After researching various options, we decided to purchase Onset Computer Corporation’s HOBO Wind Speed / Direction Smart Sensor (Fig 1). The monitoring station also accepts up to four sensors, which allows for the possibility of purchasing additional Smart Sensors for measuring other weather parameters or additional identical Wind Sensors for wind profiling at multiple heights. The anemometer calculates instant wind velocity based on cup revolutions accumulated every three seconds and logs wind speed by calculating the average over the specified logging interval. Directional data is given using the vector wind direction accumulated every three seconds. The value given in the data set is the average calculated from the sum of the vector components over the logging interval.
- Site Specific Details (Bonney Hill, Hamilton, NY)
For our test site, we chose to set up the anemometer on the roof of Professor Ian Helfant’s house at coordinates N 42◦50’130” W 075◦31’004” and an altitude of 1520 feet. These measurements were obtained using a portable GPS device. We ordered 5 meters (16.4 feet) of welded steel tubing along with the device itself to use as a mounting mast. The base of the mast was secured vertically (using metal clamps) along the length of the television antenna, which was already firmly attached to the chimney of the Helfant’s house. The completed assembly also required a grounding kit consisting of a length of copper wiring attached to the bottom of the mast that ran down the side of the house and terminated in a copper rod driven into the ground. Wiring also ran down the side of the house, from the sensor to the data logger, and into the house where the sensor was permanently attached to an indoor computer. Our site selection was ideal for a test site since our data could be constantly checked and retrieved due to the proximity of the computer to the sensor.
Figure 2: Our Anemometer set-up. In this picture you can see the obstructive tree that we took into account in our data analysis.

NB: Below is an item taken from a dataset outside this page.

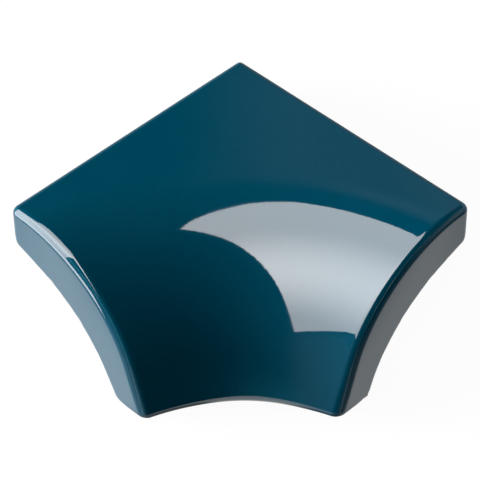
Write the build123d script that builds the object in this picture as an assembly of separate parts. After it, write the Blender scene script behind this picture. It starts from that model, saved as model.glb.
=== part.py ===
"""Outside corner tile: one pressed and glazed ceramic trim piece.

The plan is a square with a concave bite at its near corner. The glazed face is flat at the sharp
back corner and bends down into a leg that follows the bite, so it is a saddle. Straight trim pieces
butt against the two flat end faces. Lengths are in millimetres and angles in degrees.

The piece is worked out lying level, with its back corner at the origin, its back edges along X and Y
and the glazed flat at height zero. It is stored as it rests on a floor, glazed side up: leaning back
on the back corner and the foot, with the back corner towards +Y and its left corner towards -X.
"""
from build123d import *
import os
from math import atan2, cos, degrees, hypot, radians, sin, sqrt, tan

# Driving dimensions
side = 50.8                 # each of the two back edges, in plan
height = 27.6               # from the glazed flat down to the foot
flat_thickness = 8.0        # at the flat
foot_thickness = 7.0        # across the foot
axis_offset = 10.3          # how far the bend's upright axis stands outside each end face
foot_radius = 33.4          # plan radius of the foot's outer edge
glazed_leg = 10.0           # how far the leg's glazed face rises straight from the foot to the bend
glazed_lean = 15.5          # of that straight, away from upright
under_leg = 0.5             # the same for the leg's inner face
under_lean = 14.5
glazed_rounding = 1.4       # along every edge of the glazed face
back_corner_rounding = 0.6  # upright edge at the sharp back corner
end_corner_rounding = 1.4   # upright edges where an end face meets a back edge
under_rounding = 0.9        # along the edges of the underside

# Worked out
axis_place = side + axis_offset
reach = 2 * axis_place
inner_foot_radius = foot_radius + foot_thickness
touching = 0.01             # closer than this counts as touching


def turned_under(top, straight, lean, foot):
    """Everything under one face of the section, down to the foot, turned about the bend's upright axis.

    The face is a flat at height top, a bend, and a leg that ends at the foot and is straight for a
    while. In the section the first coordinate is the distance from the axis and the second the height.
    """
    turn = radians(90 - lean)
    radius = (height + top - straight) / (1 - cos(turn))
    leg_top = (foot + straight / tan(turn), straight - height)
    bend_start = leg_top[0] + radius * sin(turn)
    bend_middle = (bend_start - radius * sin(turn / 2), top - radius + radius * cos(turn / 2))
    flat = Line((reach, top), (bend_start, top))
    bend = ThreePointArc((bend_start, top), bend_middle, leg_top)
    leg = Line(leg_top, (foot, -height))
    closing = Polyline((foot, -height), (reach, -height), (reach, top))
    ring = revolve(make_face(Plane.XZ * (flat + bend + leg + closing)), Axis.Z)
    return Pos(axis_place, axis_place, 0) * ring


def hollowed_block():
    """The square block under the glazed face, with the space under the tile cut away."""
    block = Pos(side / 2, side / 2, -height / 2) * Box(side, side, height)
    under_glaze = turned_under(0, glazed_leg, glazed_lean, foot_radius)
    under_tile = turned_under(-flat_thickness, under_leg, under_lean, inner_foot_radius)
    return (under_glaze & block) - under_tile


def rounded(solid):
    """The block with its upright corners rounded, then the glazed face's edges, then the underside's."""
    solid = fillet(solid.edges().filter_by(is_back_corner), back_corner_rounding)
    solid = fillet(solid.edges().filter_by(is_end_corner), end_corner_rounding)
    solid = fillet(rims(solid, is_glazed) + foot_ends(solid), glazed_rounding)
    return fillet(rims(solid, is_under), under_rounding)


def is_upright(edge):
    """Whether an edge is a straight upright one."""
    return edge.geom_type == GeomType.LINE and abs(edge.tangent_at(0.5).Z) > 0.999


def is_back_corner(edge):
    """Whether an edge is the upright one at the sharp back corner."""
    middle = edge.position_at(0.5)
    return is_upright(edge) and middle.X + middle.Y < side / 2


def is_end_corner(edge):
    """Whether an edge is an upright one where an end face meets a back edge."""
    middle = edge.position_at(0.5)
    return is_upright(edge) and abs(middle.X - middle.Y) > side / 2


def from_axis(spot):
    """Distance in plan from the bend's upright axis."""
    return hypot(axis_place - spot.X, axis_place - spot.Y)


def is_glazed(face):
    """Whether a face looks up."""
    return face.normal_at().Z > touching


def is_under(face):
    """Whether a face looks down, further from the axis than the foot's inner edge."""
    return face.normal_at().Z < -touching and from_axis(face.position_at(0.5, 0.5)) > inner_foot_radius


def rims(solid, chosen):
    """The edges that run round the chosen faces, without those that two of them share."""
    edges = solid.faces().filter_by(chosen).edges()
    return edges.filter_by(lambda edge: sum(edge.is_same(other) for other in edges) == 1)


def foot_ends(solid):
    """The two straight edges where the foot meets the end faces."""
    level = solid.edges().filter_by(GeomType.LINE)
    return level.filter_by(lambda edge: edge.bounding_box().max.Z < touching - height)


def rest_lean():
    """How far the tile leans back on a level floor, on its back corner and the middle of its foot.

    Both places are rounded by the underside's rounding, so the lean is that of the line between the
    centres of the two roundings, in the upright plane from the back corner through the axis.
    """
    turn = radians(90 - under_lean)
    back = sqrt(2) * under_rounding
    foot = sqrt(2) * axis_place - (inner_foot_radius - under_rounding * tan(turn / 2))
    return degrees(atan2(height - flat_thickness, foot - back))


def at_rest(tile):
    """The tile turned and leant as it rests, over the origin, with its lowest point at height zero."""
    leaning = Rot(-rest_lean(), 0, 0) * Rot(0, 0, -135) * tile
    box = leaning.bounding_box()
    return Pos(-box.center().X, -box.center().Y, -box.min.Z) * leaning


if __name__ == "__main__":
    os.makedirs("parts", exist_ok=True)
    tile = at_rest(rounded(hollowed_block()))
    print(f"leans back {rest_lean():.2f} degrees, volume {tile.volume:.0f} mm3")
    export_step(tile, "parts/corner_tile.step")
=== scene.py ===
import math

import bpy
import numpy as np
from bpy.props import FloatProperty, FloatVectorProperty, PointerProperty
from mathutils import Matrix, Vector


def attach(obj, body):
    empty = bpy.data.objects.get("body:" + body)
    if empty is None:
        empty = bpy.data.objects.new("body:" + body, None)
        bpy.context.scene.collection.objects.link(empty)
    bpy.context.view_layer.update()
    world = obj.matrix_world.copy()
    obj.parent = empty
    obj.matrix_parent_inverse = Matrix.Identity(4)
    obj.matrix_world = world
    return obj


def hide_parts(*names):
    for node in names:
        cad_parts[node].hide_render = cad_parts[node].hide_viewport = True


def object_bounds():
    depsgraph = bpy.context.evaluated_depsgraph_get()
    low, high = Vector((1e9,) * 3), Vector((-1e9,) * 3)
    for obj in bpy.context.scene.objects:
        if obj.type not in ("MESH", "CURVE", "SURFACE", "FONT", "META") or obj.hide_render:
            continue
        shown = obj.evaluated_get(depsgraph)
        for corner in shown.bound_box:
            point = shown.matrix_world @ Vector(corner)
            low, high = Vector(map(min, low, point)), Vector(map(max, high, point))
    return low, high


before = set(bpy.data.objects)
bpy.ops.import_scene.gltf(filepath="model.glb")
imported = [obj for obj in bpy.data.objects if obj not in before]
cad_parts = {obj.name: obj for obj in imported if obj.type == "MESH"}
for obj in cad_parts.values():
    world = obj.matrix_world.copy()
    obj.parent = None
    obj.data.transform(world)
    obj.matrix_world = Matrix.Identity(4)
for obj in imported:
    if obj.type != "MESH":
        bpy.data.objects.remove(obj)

bl_info = {
    "name": "Outside corner tile",
    "version": (1, 0, 0),
    "blender": (4, 5, 0),
    "location": "3D View > Sidebar > Corner Tile",
    "description": "A glazed outside corner tile on a pale studio floor",
    "category": "Object",
}

NODE = "corner_tile"
BODY = "root"
CAD_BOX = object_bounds()


# Settings that a user would change

class TileSizes(bpy.types.PropertyGroup):
    """The tile's own lengths and angles, as it lies level with its back corner at the origin."""

    side: FloatProperty(
        name="Side", description="Each of the two back edges, in plan",
        default=0.0508, min=0.02, unit="LENGTH")
    height: FloatProperty(
        name="Height", description="From the glazed flat down to the foot",
        default=0.0276, min=0.01, unit="LENGTH")
    flat_thickness: FloatProperty(
        name="Flat thickness", description="Thickness at the flat",
        default=0.008, min=0.003, unit="LENGTH")
    foot_thickness: FloatProperty(
        name="Foot thickness", description="Width of the foot's face",
        default=0.007, min=0.003, unit="LENGTH")
    axis_offset: FloatProperty(
        name="Axis offset", description="How far the bend's upright axis stands outside each end face",
        default=0.0103, min=0.0, unit="LENGTH")
    foot_radius: FloatProperty(
        name="Foot radius", description="Plan radius of the foot's outer edge",
        default=0.0334, min=0.01, unit="LENGTH")
    glazed_leg: FloatProperty(
        name="Glazed leg", description="How far the leg's glazed face rises straight from the foot",
        default=0.010, min=0.0, unit="LENGTH")
    glazed_lean: FloatProperty(
        name="Glazed lean", description="Lean of the glazed leg away from upright",
        default=math.radians(15.5), subtype="ANGLE", unit="ROTATION")
    under_leg: FloatProperty(
        name="Inner leg", description="How far the leg's inner face rises straight from the foot",
        default=0.0005, min=0.0, unit="LENGTH")
    under_lean: FloatProperty(
        name="Inner lean", description="Lean of the inner leg away from upright",
        default=math.radians(14.5), subtype="ANGLE", unit="ROTATION")
    rim_rounding: FloatProperty(
        name="Rim rounding", description="Rounding along every edge of the glazed face",
        default=0.0014, min=0.0002, unit="LENGTH")
    under_rounding: FloatProperty(
        name="Underside rounding", description="Rounding along the edges of the underside",
        default=0.0009, min=0.0002, unit="LENGTH")
    corner_wear: FloatVectorProperty(
        name="Corner wear", size=4, min=0.0, max=2.0, default=(0.9, 0.8, 0.8, 0.0),
        description="How much more the underside is rounded at the end faces' low corners: "
                    "left back, left foot, right back and right foot")
    corner_reach: FloatProperty(
        name="Corner reach", description="How far from those corners the extra rounding goes",
        default=0.0032, min=0.001, unit="LENGTH")
    foot_fullness: FloatProperty(
        name="Foot fullness", description="How much more the glazed face's rim is rounded at mid foot",
        default=0.9, min=0.0, max=2.0)
    foot_swell: FloatProperty(
        name="Foot swell", description="How far the glazed face stands out at the middle of the foot",
        default=0.0005, min=0.0, unit="LENGTH")
    foot_centre: FloatProperty(
        name="Foot centre", description="Where along the foot's arc, from the left, the rounding is greatest",
        default=math.radians(50), subtype="ANGLE", unit="ROTATION")
    swell_centre: FloatProperty(
        name="Swell centre", description="Where along the foot's arc, from the left, the swell is greatest",
        default=math.radians(53), subtype="ANGLE", unit="ROTATION")
    foot_reach: FloatProperty(
        name="Foot reach", description="How far along the foot the fullness and the swell go",
        default=0.0085, min=0.002, unit="LENGTH")
    back_sharpness: FloatProperty(
        name="Back corner sharpness", description="2 is a round back corner, and more is sharper",
        default=3.6, min=2.0, max=8.0)
    glaze_depth: FloatProperty(
        name="Glaze depth", description="How far the glaze stands proud of the bare body",
        default=0.00012, min=0.0, unit="LENGTH")
    glaze_wave: FloatProperty(
        name="Glaze wave", description="Height of the slow waves in the fired glaze",
        default=0.000010, min=0.0, unit="LENGTH")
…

- Logging Program Information
We were logging on five second intervals and after the gap we switched to ten second intervals. The data is handled through the Onset HOBOware software for data logger management, data graphing and data analysis. The HOBOware software presents the data in graphical and tabular form, recording gust speed, wind speed, and wind direction for each logged time interval. The data can either be manipulated in this program to display averages and maximums over a specified interval, or it can be exported to an Excel document where the data can be analyzed and errors can be corrected beyond the capabilities of the software (or at least, beyond our understanding of the capabilities of the software). Our month’s worth of data logging yielded approximately 450,000 data points, which we exported to 11 total Excel documents.
Given the restrictions of needing data to analyze within the time constraints of a semester-long class, we are trying to see if anemometer data taken over a period of time under a year can be reliably compared to a third party data source to extrapolate an estimate for the average yearly wind speed in the anemometer site. In order to do this, we had to search for a reliable source as close to Hamilton, NY as possible that had records of at least daily wind speed averages over the past year. Preferably the site would also have similar terrain features to those at the site of our anemometer.
- Data and Analysis
Once the anemometer data run was complete, we compiled the data to observe wind velocities and compare to known third party data sets. Because of the small time intervals selected (5 sec per point for first logging run, 10 sec per point for second run), we had an extremely large set of data points. In order to reduce the data into a manageable number, we averaged the intervals to five minute increments. The data was then averaged for daily averages (to compare with the intervals available in the third party data) and overall averages. The anemometer total average came to 4.491867079 mph.
Next, we considered the third party data from both the Colgate University heating plant anemometer and the Hamilton weather station sponsored by Weather Underground. The data from the heating plant anemometer was recorded as a daily average. Records extend from the present day (4/29/08) to roughly a year prior (5/1/07). Over this time, we found an average of 4.5301676 mph. For the Weather Underground information, we took daily averages of the data available online for the time our anemometer was operating. Here we find an average (over our program period) of 0.946153846 mph.
From a comparison of these averages, a trend can be seen between the three data sets First of all, the averages from the heating plant and the Bonney Hill anemometer are relatively close. We can largely consider these two sites as similar. However, when comparing the Weather Underground averages to heating plant and Bonney Hill anemometer averages, we notice a large discrepancy. The slower velocities recorded by the Weather Underground averages are definitively due to a difference in elevation, as this station is at a lower elevation (1134 ft) compared to the heating plant and the Bonney Hill anemometer. In addition, we suspect a large obstacle interfering with the Weather Underground station, due to the large difference in wind velocity values and the overall slow wind velocities recorded.
In this vein, we next consider any obstacles that would have affected the Bonney Hill anemometer data points. The first known obstacle that we observe is a large tract of data where the logger froze at zero for the wind velocity and gust velocity. This is first observed from 3/27/08 19:51:44 - 3/28/08 10:33:09 and was caused by the anemometer cups freezing in place.
After comparing these findings to the GIS analysis of the wind potential of Colgate landholdings done by the geographers in our working group, we would like to erect our anemometer on the Bewkes property, located in the Township of Lebanon next to Seymour Pond. In order to set up our anemometer at this new site, we need to construct a guyed tower that will extend at least the standard 33 feet off the ground on its own (that is, without the added height offered by the Helfants’ house at our first location). Also, ideally, data will be taken at this location for a full year. We will construct the anemometer in the middle of an open field, so obstructions will no longer be a contributing factor in our data analysis. We are currently hesitant to conclude anything regarding the accuracy of extrapolating an annual average wind speed from a smaller period of data collection due to the large number of error factors that contributed to our collected data. Pending permission to construct on the proposed site, this project will begin in late May to early June 2008. Only after annual data is collected at the Bewkes site and after we have done a similar analysis to a subset of the data set will we be able to draw conclusions regarding the accuracy of intrannual extrapolation.